Frieze Projects, a curated series of artistic "interventions" around the fair often provide the most intriguing work. This year's crop includes a Killing-style drama being shot on site, an audio guide presented by a holographic Simon Schama and top chefs Simon Rogan (L'Enclume), Sam Clark (Moro) and Margot Henderson cooking everything from ginger to vermin in the name of art.

Go sculpture spotting

Take a breather and check out Frieze Sculpture Park. Eagle-eyed visitors will spot Adip Dutta's metal bird's nests in the trees, flowers by Yayoi Kusama, stones by Damian Ortega and Michael Landy's "Self Portrait as Rubbish Bin" (above), which looks, well, just like it sounds.

Sip an arty cocktail

The youngest art fair on the block, Sunday at Ambika P3 in Marylebone, features up-andcoming galleries from around the globe. This year the bar will be redesigned each day by a different artist, right down to the cocktails.

Sample New York style

Three of New York's biggest beasts make their London debuts next week. Pace Gallery opens its swanky showroom in Burlington House with Rothko/ Hiroshi Sugimoto. David Zwirner christens his sleek new premises with an exhibition of Luc Tuymans. And Michael Werner moves into Mayfair with a show of Peter Doig.

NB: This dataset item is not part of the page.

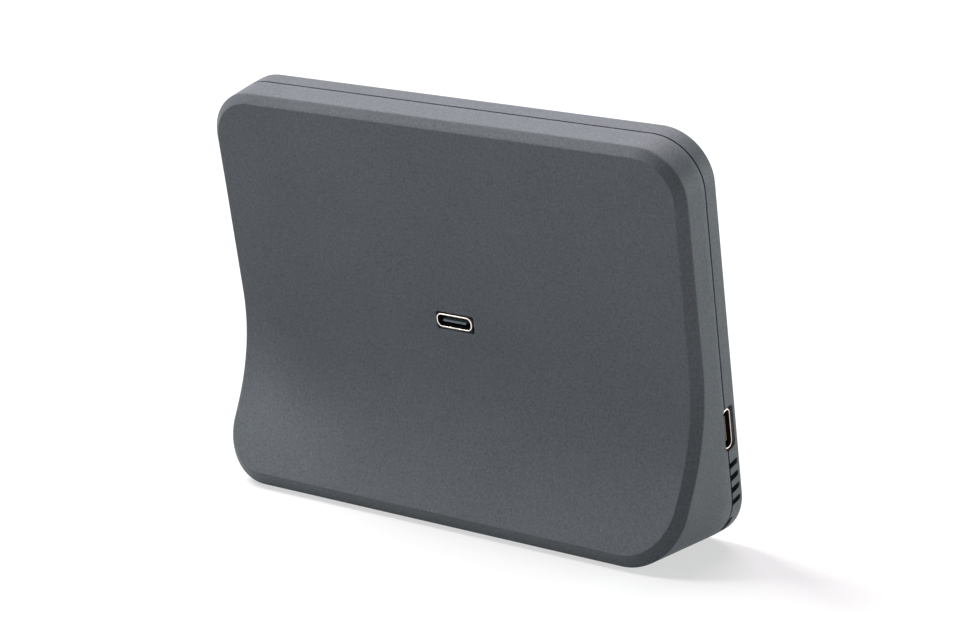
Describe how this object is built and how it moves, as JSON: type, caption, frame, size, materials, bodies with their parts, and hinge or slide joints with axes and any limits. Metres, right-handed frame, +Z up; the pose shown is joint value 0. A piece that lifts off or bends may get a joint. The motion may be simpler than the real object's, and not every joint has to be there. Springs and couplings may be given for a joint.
{
  "type": "programmable thermostat",
  "caption": "Desk-standing heating controller with a leaning glass display, a charcoal two-shell housing with a scooped, bevelled back, a rear port, a side port and air slots.",
  "frame": {"origin": "centre of the footprint, on the surface that the object stands on", "axes": "+Z up, +X across the width, -Y the way the display faces"},
  "size_m": [0.1176, 0.0366, 0.0911],
  "materials": {
    "charcoal_plastic": "fine matte texture",
    "front_glass": "polished, dark border",
    "black_tape": "matte",
    "clear_bond": "clear",
    "display_black": "polished",
    "white_sheet": "matte",
    "clear_acrylic": "clear",
    "pressed_steel": "pressed sheet",
    "plated_steel": "nickel plated",
    "amber_film": "smooth film",
    "cream_plastic": "moulded",
    "green_board": "lacquered",
    "black_resin": "moulded",
    "grey_ferrite": "pressed ferrite",
    "tan_ceramic": "fired ceramic",
    "tongue_grey": "moulded",
    "gold_contact": "gold plated",
    "foot_rubber": "matte"
  },
  "bodies": {
    "root": {"rear_shell": "charcoal_plastic", "front_shell": "charcoal_plastic", "cover_glass": "front_glass", "glass_tape": "black_tape", "display_bond": "clear_bond", "display_cell": "display_black", "display_diffuser": "white_sheet", "display_light_guide": "clear_acrylic", "backlight_tray": "pressed_steel", "display_tail": "amber_film", "display_socket": "cream_plastic", "touch_tail": "amber_film", "touch_socket": "cream_plastic", "main_board": "green_board", "board_screws": "plated_steel", "processor_part": "black_resin", "memory_part": "black_resin", "power_part": "black_resin", "coil_part": "grey_ferrite", "capacitors": "tan_ceramic", "radio_board": "green_board", "radio_shield": "pressed_steel", "buzzer": "black_resin", "cell_holder": "black_resin", "coin_cell": "pressed_steel", "sensor_board": "green_board", "sensor_chip": "black_resin", "sensor_link": "amber_film", "rear_port_shell": "plated_steel", "rear_port_tongue": "tongue_grey", "rear_port_contacts": "gold_contact", "side_port_shell": "plated_steel", "side_port_tongue": "tongue_grey", "side_port_contacts": "gold_contact", "foot_strip_front": "foot_rubber", "foot_strip_rear": "foot_rubber"}
  },
  "joints": []
}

Go to an exhibition in a strange place…

Steve Lazarides is back in the Old Vic Tunnels with Bedlam-themed street art. And the sculptor Toby Ziegler will install new work in a car park 14 floors below ground on Old Burlington Street.

…and one in a normal place

The National Gallery will show Richard Hamilton's final works and Tate Modern the hypercool New York and Tokyo photographs of William Klein and Daido Moriyama. Elsewhere, new "earth works" by Anish Kapoor at Lisson, Chris Ofili at Victoria Miro and Franz West (left), at Gagosian are worth a look.